The Merseysiders best opportunities came from Stewart Downing and Enrique on the left but their deliveries were poor and they continued the apparent penchant for sloppily giving away possession.
Chelsea, meanwhile, were content to stay solid at the back and Juan Mata was causing problems when on the ball, but Roberto di Matteo’s were set up to hold onto their lead.
It made for a dull first half and neutrals would have been hoping for more of an exciting spectacle come the second period.
Dalglish sent his men out with renewed energy and good work on the right from Bellamy forced a corner, but delivery was poor and they once again could not get any momentum going.
Chelsea counter-attacks were becoming more frequent and Ashley Cole was finding space on the left, which meant Mata was causing more problems.
On 52 minutes Didier Drogba made his first contribution to the game and did what he has a habit of doing in FA Cup finals.
Picking up Frank Lampard’s pass just inside the box, the Ivory Coast captain turned and fired through Martin Skrtel’s legs to make it 2-0.
Liverpool were in danger of being steamrollered in the fifteen minutes after the break and they looked rattled as the Blues went in search of a third.
They almost had it when a poor headed clearance by Johnson hit Drogba’s arm, but referee Phil Dowd didn’t give it and the Ivoirian’s shot was slashed wide when the game should have been over.
Dalglish responded by bringing on Andy Carroll for Spearing, which gave Liverpool more of a presence next to Suarez but left them in danger of being overrun in midfield.
The Scot’s decision was vindicated in the 63rd minute when the £35million man got his side back into the game.
Downing did well to close down a Bosingwa clearance that ricocheted to Caroll in the box, the former Newcastle United man twisted and turned John Terry before firing high into the roof of the net.
It was a brilliant finished from a man who has been much-maligned since his move to Anfield and it energised his team-mates into finding a much higher tempo.
Suarez was finding more space playing in and around Carroll, which meant the Reds were holding onto possession much more effectively in the final third and Bellamy was seeing more of the ball to reign in Cole.
It was the Welshman’s cross that was picked up by Downing and sent back in for the onrushing Gerrard, but there was no fairytale this time as his volley went high and wide.
Liverpool’s renewed vigour was causing Chelsea to drop deeper and the control they were exerting for much of the game disappeared.
Carroll come close again on the end of Johnson cross but headed over, though the Blues were tiring quickly and finding it difficult to contain the Liverpool wide men delivering crosses for the big forward.
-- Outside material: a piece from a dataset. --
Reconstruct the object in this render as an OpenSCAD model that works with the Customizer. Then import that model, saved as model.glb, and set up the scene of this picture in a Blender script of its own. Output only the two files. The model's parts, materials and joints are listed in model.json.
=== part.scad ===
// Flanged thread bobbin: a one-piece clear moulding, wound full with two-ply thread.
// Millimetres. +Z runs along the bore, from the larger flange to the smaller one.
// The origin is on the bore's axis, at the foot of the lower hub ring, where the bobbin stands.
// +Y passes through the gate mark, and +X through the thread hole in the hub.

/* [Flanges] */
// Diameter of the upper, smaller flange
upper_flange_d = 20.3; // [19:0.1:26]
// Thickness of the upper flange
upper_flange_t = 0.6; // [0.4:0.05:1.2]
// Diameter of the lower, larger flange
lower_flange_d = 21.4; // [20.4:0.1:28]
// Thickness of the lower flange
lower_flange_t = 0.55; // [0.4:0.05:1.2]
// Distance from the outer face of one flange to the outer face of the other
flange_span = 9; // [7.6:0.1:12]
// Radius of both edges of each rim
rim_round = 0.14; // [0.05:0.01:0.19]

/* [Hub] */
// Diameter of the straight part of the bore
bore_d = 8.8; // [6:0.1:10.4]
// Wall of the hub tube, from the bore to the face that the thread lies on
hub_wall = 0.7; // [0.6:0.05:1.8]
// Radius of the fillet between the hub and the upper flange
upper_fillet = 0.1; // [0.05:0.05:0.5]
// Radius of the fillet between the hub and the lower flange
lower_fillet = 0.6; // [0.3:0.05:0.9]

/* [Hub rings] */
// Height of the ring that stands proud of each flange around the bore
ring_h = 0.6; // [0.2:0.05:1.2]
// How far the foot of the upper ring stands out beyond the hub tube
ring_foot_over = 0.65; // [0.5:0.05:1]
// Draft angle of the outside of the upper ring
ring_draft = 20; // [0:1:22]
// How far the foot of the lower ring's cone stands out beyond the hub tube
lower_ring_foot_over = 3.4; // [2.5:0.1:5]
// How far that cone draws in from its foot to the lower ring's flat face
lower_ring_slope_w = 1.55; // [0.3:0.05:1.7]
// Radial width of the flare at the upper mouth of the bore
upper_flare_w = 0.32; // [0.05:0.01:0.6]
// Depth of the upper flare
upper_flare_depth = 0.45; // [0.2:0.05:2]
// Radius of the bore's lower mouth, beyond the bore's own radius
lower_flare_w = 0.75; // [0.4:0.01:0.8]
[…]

He thought he had the equaliser in the 81st minute after getting on the end of a Suarez dinked cross three yards out but Cech palmed it onto the underside of the crossbar.
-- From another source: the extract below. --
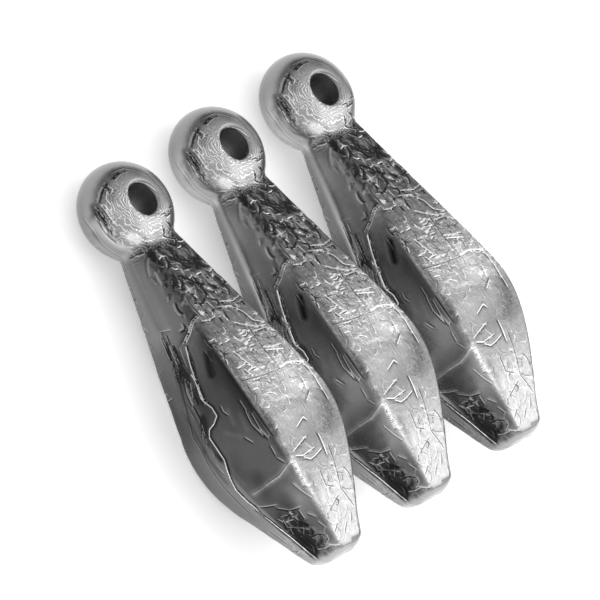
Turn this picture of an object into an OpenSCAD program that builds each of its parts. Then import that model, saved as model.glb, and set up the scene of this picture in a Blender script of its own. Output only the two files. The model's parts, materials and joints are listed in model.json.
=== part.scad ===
// Three cast lead bank sinkers, lying side by side on a flat surface.
// Each one is a single six-sided casting with a moulded eye at its narrow end.

/* [Eye] */
// Diameter of the round eye
eye_d = 13.4; // [12:0.1:15]
// Thickness of the eye, measured along its hole
eye_thickness = 8.5; // [7.5:0.1:10]
// Diameter of the hole that the line is tied through
hole_d = 4.3; // [3.6:0.1:5]
// Radius that rounds both mouths of the hole
mouth_r = 0.4; // [0.2:0.05:0.8]

/* [Neck] */
// Distance from the centre of the hole to the neck
neck_x = 6; // [5:0.1:7]
// Thickness of the neck between its two flat faces
neck_thickness = 6; // [5:0.1:7]
// Width of the neck's flat faces
neck_face = 6.5; // [5.5:0.1:7.5]
// Width of the neck from one parting edge to the other
neck_width = 9.6; // [9:0.1:10.8]

/* [Belly] */
// Distance from the centre of the hole to the belly
belly_x = 34.4; // [32:0.1:38]
// Thickness of the belly between its two flat faces
belly_thickness = 15.6; // [14:0.1:18]
// Width of the belly's flat faces
belly_face = 12.8; // [10:0.1:14]
// Width of the belly from one parting edge to the other
belly_width = 18.5; // [16.5:0.1:23]
// Length of the belly's curve on the side of the eye
blend_to_eye = 6.4; // [4:0.1:9]
// Length of the belly's curve on the side of the base
blend_to_base = 6.4; // [4:0.1:9]

/* [Base] */
// Distance from the centre of the hole to the flat base
base_x = 51.2; // [48:0.1:56]
// Thickness of the base between its two flat faces
base_thickness = 6.1; // [5.5:0.1:8]
// Width of the base's flat faces
base_face = 3.9; // [3:0.1:5]
// Width of the base from one parting edge to the other
base_width = 7.7; // [6.4:0.1:9]
// Radius that rounds the rim of the base
base_r = 1.4; // [0.6:0.1:1.8]

/* [Casting marks] */
// Radius on the long edges beside the flat faces
edge_r = 0.9; // [0.4:0.05:1.4]
// Height of the ridge that the mould's joint leaves on the casting
flash_h = 0.15; // [0.05:0.01:0.25]
// Width of that ridge at its root
flash_w = 0.4; // [0.2:0.05:0.6]
// Thickness of the stub where the pouring gate was clipped off
gate_thickness = 2.2; // [1.6:0.1:2.8]
// Width of the gate stub
gate_width = 3.2; // [2.4:0.1:3.8]
// Height of the gate stub above the base
gate_h = 0.2; // [0.1:0.05:0.6]

/* [Set] */
// Clearance between the parting edges of two neighbours
neighbour_gap = 0.3; // [0.3:0.05:3]
// How far each sinker lies towards the eyes from the one in front of it
stagger = 1.1; // [0:0.1:3]

/* [Hidden] */

// Steps of the curves along the body, round its edges and on the eye
belly_steps = 14;
base_steps = 6;
edge_steps = 6;
dome_steps = 14;
mouth_steps = 5;
round_fn = 96;

// How far the body reaches into the eye, and how far the gate stub is sunk
// into the body, so that the pieces of one casting join without a seam
wall_at_hole = 0.7;
root_x = hole_d / 2 + wall_at_hole;
gate_sink = 1;

eye_r = eye_d / 2;
hole_r = hole_d / 2;
lead_grey = [0.53, 0.54, 0.56];

// Sizes of a section: [thickness, width of a flat face, width across the parting edges]
neck_size = [neck_thickness, neck_face, neck_width];
belly_size = [belly_thickness, belly_face, belly_width];
base_size = [base_thickness, base_face, base_width];

// The flanks are straight. They would meet in a corner at belly_x, and a curve
// with the corner as its control point rounds the belly off to its stated size.
curve_start_x = belly_x - blend_to_eye;
curve_end_x = belly_x + blend_to_base;
start_share = blend_to_eye / (belly_x - neck_x);
end_share = blend_to_base / (base_x - belly_x);
corner_size = (4 * belly_size - start_share * neck_size - end_share * base_size)
    / (4 - start_share - end_share);
curve_start_size = corner_size + start_share * (neck_size - corner_size);
curve_end_size = corner_size + end_share * (base_size - corner_size);

// Point at share t of a quadratic curve from a through control point b to c
function curve(a, b, c, t) = pow(1 - t, 2) * a + 2 * t * (1 - t) * b + pow(t, 2) * c;

// Point at share t of the line from a to b
function between(a, b, t) = a + t * (b - a);

// Section of the upper flank at any place, also where it runs on into the eye
function flank_size(x) =
    between(neck_size, corner_size, (x - neck_x) / (belly_x - neck_x));

// Section of the lower flank at a place near the base
function lower_flank_size(x) =
    between(corner_size, base_size, (x - belly_x) / (base_x - belly_x));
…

Carroll wheeled away celebrating a goal but the linesman did not concur and Liverpool protestations waved away.
Replays suggested it could have been over but it would have been a difficult call for the assistant referee to give – there was significance in the facty it was the same end where Chelsea were wrongly awarded a goal against Tottenham in the semi-final.
Di Matteo’s side were holding on for dear life in the dying minutes, both Terry and Ivanovic made important clearing headers from dangerous Downing crosses.
Carroll had another chance to level when the ball fell to him inside the area on 91 minutes, but his poor shot was blocked by Terry.
Liverpool failed to mount any pressure in five added minutes and a Gerrard foul on Drogba ate up valuable seconds and Chelsea were able to run down the clock.
Reina had a moment of madness as he came out of his area to meet a long ball but only managed to drop it to the feet of Kalou, but the forwards shot at the open goal was tame and straight at Skrtel.
It didn’t matter in the end as Dalglish’s side could not get the ball back to mount a final hurrah and Di Matteo sprinted onto the pitch in elation as the final whistle blew.
It was another resilient performance from this Chelsea side, winning the first of what would be two fantastic achievements considering the state they were in a couple of months ago.
There will be controversy over the Carroll goal that never was, but Chelsea proved once more their desire and determination meant they would not be denied.